School was Penycae Primary, a red - brick building with a playground on one side labelled "Boys" and a playground the other side labelled " Girls and Infants." The entrance doors were labelled "Boys" and "Girls." The girls had a shed at the end of the playground which contained 3 cubicles - our toilets. Close to the toilets was the Infants building which contained 3 classrooms.


There were 20 or so children in each class as I recall, and in Standard 4 some of us sat the "scholarship" as we called it - since known as the 11+, for entry to the local grammar school in Ruabon. Only 2 of us passed the exam in my year, a boy called Delwyn and me. The other children went to the secondary modern school in Rhos. It was many, many years before I realised the iniquity brought upon girls at that time. The boys grammar school in Ruabon accepted 850 pupils, the girls grammar school next door had room for just 300.


Our music teacher was known as "Lottie". Her real name was Mrs Charlotte Parry and she was a real character. Born and bred in Rhos, the village next door to Penycae, she quickly became the area's main pianist and accompanist and singing teacher. She taught only part - time in the school, teaching the choir, and "O" Level Music. She had a pronounced "gracious" air about her. Stories go down that at various area choir rehearsals where she was the accompanist, she would approach a piano and begin to sit down, expecting someone to put the stool underneath her, (she didn't look behind to check.) And she never wore a coat, she wore a cloak. When presented with a bouquet at concerts, she would pass it backwards, in the full expectation of someone else holding it for her, a bit like royalty.


But I never heard anyone say a bad word about Lottie. She is still revered in Rhos and the area, as a person who gave her all to spreading a love of music. Certainly Rhos and Penycae can boast several people who, thanks to her teaching, became professional musicians. I, like many, many others, owe her an enormous debt.

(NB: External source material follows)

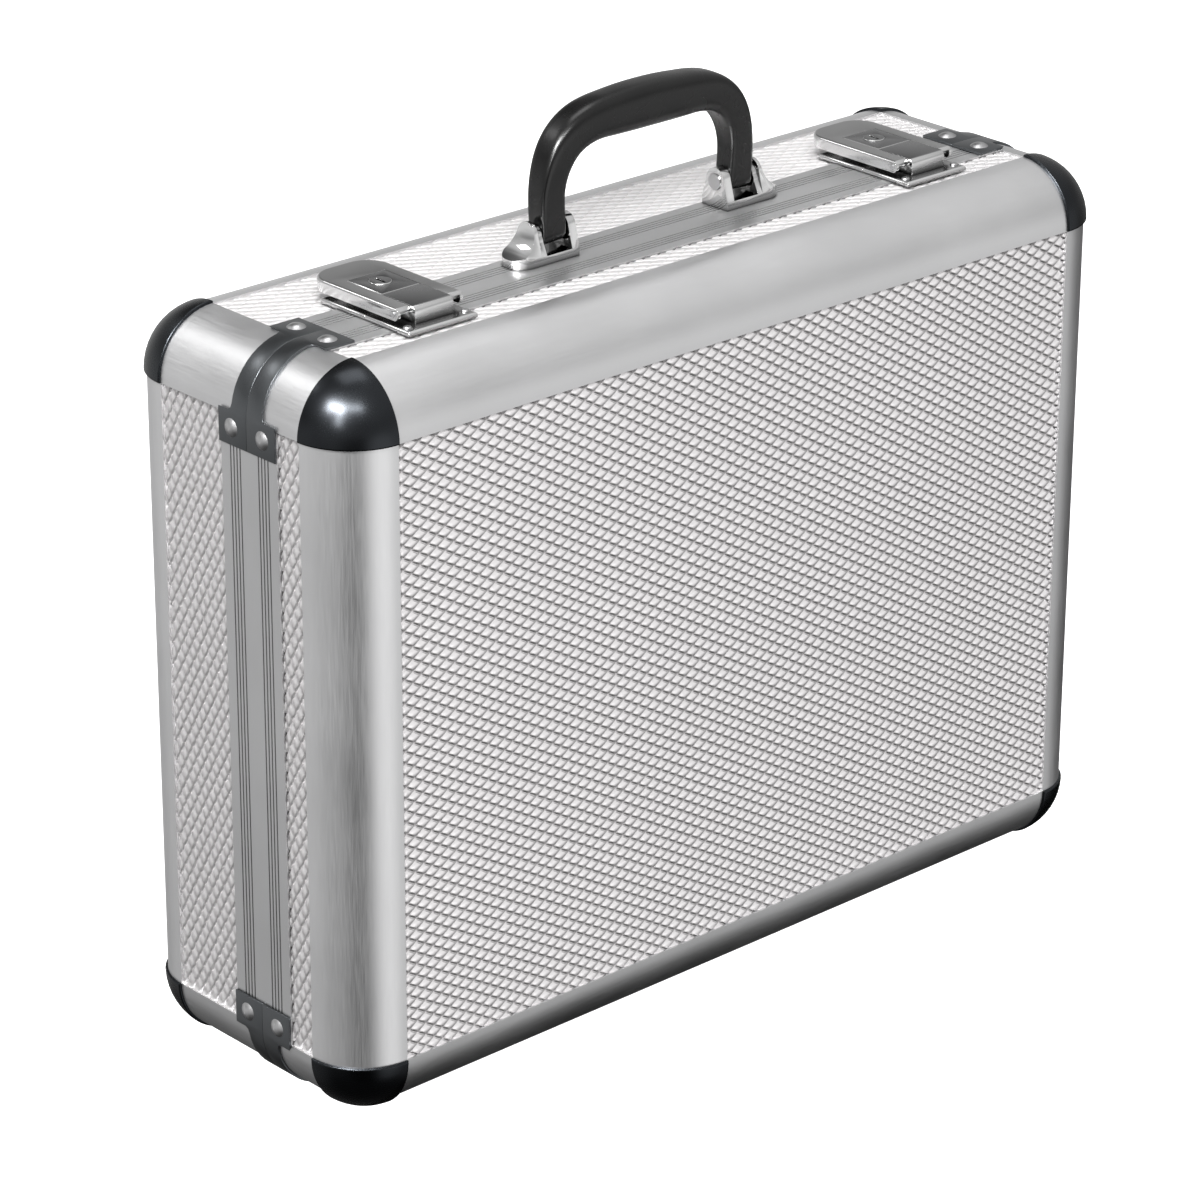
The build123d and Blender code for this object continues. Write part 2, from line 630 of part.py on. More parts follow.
def foot(x, y):
    """A small rubber foot under the bottom panel."""
    stud = Cylinder(FOOT_R, FOOT_H + PANEL_DROP, align=UPWARD)
    stud = fillet(stud.edges().sort_by(Axis.Z)[0], FOOT_ROUND)
    return Pos(x, y, 0) * stud


save("base_feet", foot(-FOOT_X, BASE_FOOT_Y), foot(FOOT_X, BASE_FOOT_Y))
save("lid_feet", foot(-FOOT_X, LID_FOOT_Y), foot(FOOT_X, LID_FOOT_Y))

# ---------------------------------------------------------------- foam

foam_z = (BOTTOM + FOAM_END_GAP, TOP - FOAM_END_GAP)
foam_x = (-FOAM_HALF_W, FOAM_HALF_W)
strip_y = (FOAM_FRONT, FOAM_BACK - FOAM_PAD_T)
save("foam_back_pad", block(foam_x, (FOAM_BACK - FOAM_PAD_T, FOAM_BACK), foam_z))

row_pitch = (foam_z[1] - foam_z[0] - FOAM_WALL_T) / POCKET_ROWS
column_pitch = (foam_x[1] - foam_x[0] - FOAM_WALL_T) / POCKET_COLUMNS
long_strips = []
cross_strips = []
for row in range(POCKET_ROWS + 1):
    z = foam_z[0] + row * row_pitch
    long_strips.append(block(foam_x, strip_y, (z, z + FOAM_WALL_T)))
    if row == POCKET_ROWS:
        break
    for column in range(POCKET_COLUMNS + 1):
        x = foam_x[0] + column * column_pitch
        cross_strips.append(block((x, x + FOAM_WALL_T), strip_y, (z + FOAM_WALL_T, z + row_pitch)))
save("foam_long_strips", *long_strips)
save("foam_cross_strips", *cross_strips)
save("lid_foam_pad", block(foam_x, (LID_FOAM_FRONT, LID_FOAM_FRONT + LID_FOAM_T), foam_z))
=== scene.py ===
"""Looks of the hard-shell carry case: embossed panels, satin aluminium, dark corners, nickel latches."""
import bpy
import bmesh
import json
import math
import numpy as np
from mathutils import Matrix, Vector


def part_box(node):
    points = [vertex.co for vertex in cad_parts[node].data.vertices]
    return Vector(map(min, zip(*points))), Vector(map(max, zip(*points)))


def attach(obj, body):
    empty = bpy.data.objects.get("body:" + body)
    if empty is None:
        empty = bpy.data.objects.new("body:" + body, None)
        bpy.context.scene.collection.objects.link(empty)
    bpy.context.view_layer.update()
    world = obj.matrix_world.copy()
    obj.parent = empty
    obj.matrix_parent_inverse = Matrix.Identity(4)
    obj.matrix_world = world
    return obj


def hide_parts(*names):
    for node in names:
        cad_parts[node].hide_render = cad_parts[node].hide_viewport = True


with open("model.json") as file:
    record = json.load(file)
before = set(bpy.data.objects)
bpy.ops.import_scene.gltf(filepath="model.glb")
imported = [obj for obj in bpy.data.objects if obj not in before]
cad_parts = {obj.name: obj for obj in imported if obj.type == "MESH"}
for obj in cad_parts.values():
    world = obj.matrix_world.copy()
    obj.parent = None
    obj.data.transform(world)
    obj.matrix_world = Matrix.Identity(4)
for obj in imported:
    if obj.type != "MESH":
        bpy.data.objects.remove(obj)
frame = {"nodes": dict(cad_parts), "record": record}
NODES = frame["nodes"]
BODY_OF = {node: body for body, nodes in frame["record"]["behaviour"]["bodies"].items() for node in nodes}
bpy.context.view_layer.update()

MM = 0.001
FOOT_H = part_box("base_rim_bottom")[0].z
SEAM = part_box("base_rim_bottom")[0].y
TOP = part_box("base_rim_top")[1].z
LATTICE = "lattice"


# ------------------------------------------------------------------ shader helpers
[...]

In the summer of 1956, electricity arrived at Sycamore Farm and piped water arrived soon afterwards. Also in 1956, I left Penycae to go to Aberystwyth University to read Music. And so Ceinwen and Penycae developed along separate paths, though for my part, the principles learned in Sycamore Farm, Penycae and Groes Chapel continue to be the strong stable influences in my life that they always have been.